[Scripts that build objects]
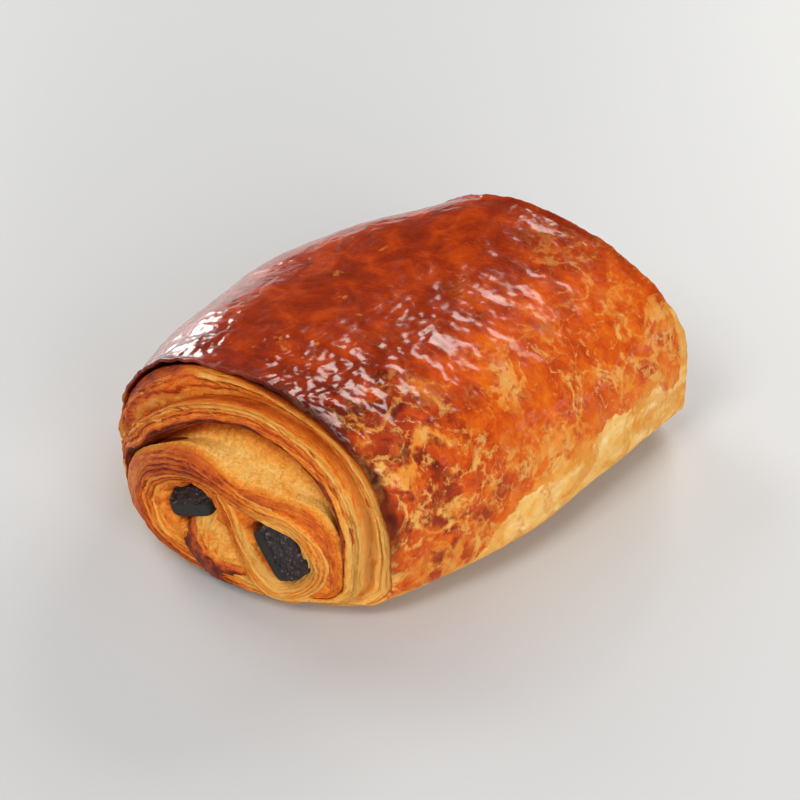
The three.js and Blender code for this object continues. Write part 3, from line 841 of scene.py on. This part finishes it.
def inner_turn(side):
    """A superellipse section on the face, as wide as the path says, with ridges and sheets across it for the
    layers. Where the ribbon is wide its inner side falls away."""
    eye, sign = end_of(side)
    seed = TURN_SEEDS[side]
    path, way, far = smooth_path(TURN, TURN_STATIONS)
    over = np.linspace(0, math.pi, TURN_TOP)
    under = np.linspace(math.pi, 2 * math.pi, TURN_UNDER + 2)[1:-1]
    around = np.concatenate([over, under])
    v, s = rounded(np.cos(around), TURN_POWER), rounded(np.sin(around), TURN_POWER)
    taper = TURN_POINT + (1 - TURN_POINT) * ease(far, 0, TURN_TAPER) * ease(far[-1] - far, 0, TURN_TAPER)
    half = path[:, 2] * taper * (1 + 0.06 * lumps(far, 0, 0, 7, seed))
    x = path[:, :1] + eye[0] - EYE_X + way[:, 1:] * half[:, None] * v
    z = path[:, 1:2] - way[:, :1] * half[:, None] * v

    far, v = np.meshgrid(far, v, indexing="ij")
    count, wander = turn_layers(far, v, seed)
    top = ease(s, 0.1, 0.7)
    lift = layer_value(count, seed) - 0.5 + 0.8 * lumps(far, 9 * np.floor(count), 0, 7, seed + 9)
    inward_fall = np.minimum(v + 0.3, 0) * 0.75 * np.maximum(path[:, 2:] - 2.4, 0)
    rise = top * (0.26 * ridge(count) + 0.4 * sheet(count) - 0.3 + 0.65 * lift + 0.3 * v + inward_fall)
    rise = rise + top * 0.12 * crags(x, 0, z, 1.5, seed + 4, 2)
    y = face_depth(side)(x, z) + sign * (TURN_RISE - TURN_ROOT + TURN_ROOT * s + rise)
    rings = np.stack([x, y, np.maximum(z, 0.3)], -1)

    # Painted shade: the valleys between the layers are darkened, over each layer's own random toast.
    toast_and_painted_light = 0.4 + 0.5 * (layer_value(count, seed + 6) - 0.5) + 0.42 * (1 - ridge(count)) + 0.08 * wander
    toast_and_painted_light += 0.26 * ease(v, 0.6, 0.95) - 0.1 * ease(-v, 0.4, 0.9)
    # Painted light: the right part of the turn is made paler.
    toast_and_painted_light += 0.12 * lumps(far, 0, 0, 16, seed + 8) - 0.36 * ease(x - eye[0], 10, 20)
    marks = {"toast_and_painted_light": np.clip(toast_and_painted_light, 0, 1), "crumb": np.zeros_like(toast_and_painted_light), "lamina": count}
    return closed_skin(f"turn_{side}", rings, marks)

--

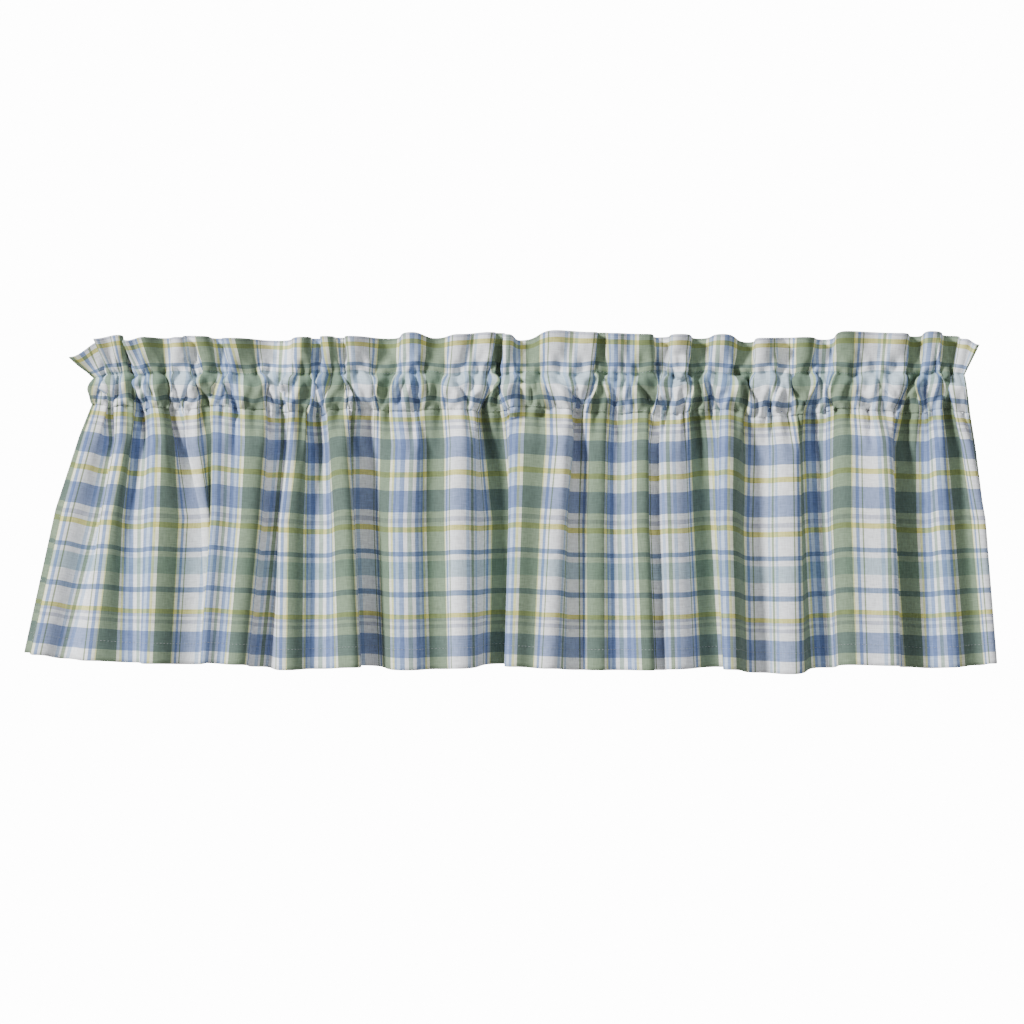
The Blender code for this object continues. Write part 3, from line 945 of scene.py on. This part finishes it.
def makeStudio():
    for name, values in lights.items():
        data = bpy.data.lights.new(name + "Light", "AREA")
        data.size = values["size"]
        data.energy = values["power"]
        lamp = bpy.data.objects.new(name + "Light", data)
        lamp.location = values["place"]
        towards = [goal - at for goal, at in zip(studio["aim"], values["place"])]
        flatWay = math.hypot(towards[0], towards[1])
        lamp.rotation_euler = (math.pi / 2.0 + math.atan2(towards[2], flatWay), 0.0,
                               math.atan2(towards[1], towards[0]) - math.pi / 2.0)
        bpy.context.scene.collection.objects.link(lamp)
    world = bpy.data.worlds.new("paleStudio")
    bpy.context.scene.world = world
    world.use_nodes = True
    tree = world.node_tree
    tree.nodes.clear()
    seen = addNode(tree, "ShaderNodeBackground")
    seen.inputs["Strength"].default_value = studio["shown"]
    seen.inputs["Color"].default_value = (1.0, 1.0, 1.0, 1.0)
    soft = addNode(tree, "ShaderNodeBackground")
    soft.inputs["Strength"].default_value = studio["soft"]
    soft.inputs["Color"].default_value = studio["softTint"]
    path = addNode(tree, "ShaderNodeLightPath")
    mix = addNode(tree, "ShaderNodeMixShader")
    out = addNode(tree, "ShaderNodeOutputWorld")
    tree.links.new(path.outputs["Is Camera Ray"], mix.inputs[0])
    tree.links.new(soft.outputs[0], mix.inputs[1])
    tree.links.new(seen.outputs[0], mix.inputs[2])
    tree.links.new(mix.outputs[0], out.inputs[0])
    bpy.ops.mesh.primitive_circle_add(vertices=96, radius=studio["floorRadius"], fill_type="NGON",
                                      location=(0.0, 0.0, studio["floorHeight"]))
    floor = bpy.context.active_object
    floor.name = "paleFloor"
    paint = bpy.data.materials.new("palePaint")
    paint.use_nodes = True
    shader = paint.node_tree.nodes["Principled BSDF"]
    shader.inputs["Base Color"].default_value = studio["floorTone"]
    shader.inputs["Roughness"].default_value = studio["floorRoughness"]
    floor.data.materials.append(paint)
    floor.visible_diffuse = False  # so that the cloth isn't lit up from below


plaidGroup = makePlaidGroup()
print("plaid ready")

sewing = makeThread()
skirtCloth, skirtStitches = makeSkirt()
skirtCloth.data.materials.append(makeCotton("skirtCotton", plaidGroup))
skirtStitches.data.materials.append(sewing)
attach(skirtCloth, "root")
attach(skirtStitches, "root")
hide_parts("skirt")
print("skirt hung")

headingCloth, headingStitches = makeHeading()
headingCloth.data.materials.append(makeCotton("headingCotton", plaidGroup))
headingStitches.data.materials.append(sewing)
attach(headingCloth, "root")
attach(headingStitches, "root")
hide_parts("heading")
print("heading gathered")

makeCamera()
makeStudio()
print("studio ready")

**What the exercise asks:** Where a line holds the string "finishes", copy that line.

**Exercise solution:**
The three.js and Blender code for this object continues. Write part 3, from line 841 of scene.py on. This part finishes it.
The Blender code for this object continues. Write part 3, from line 945 of scene.py on. This part finishes it.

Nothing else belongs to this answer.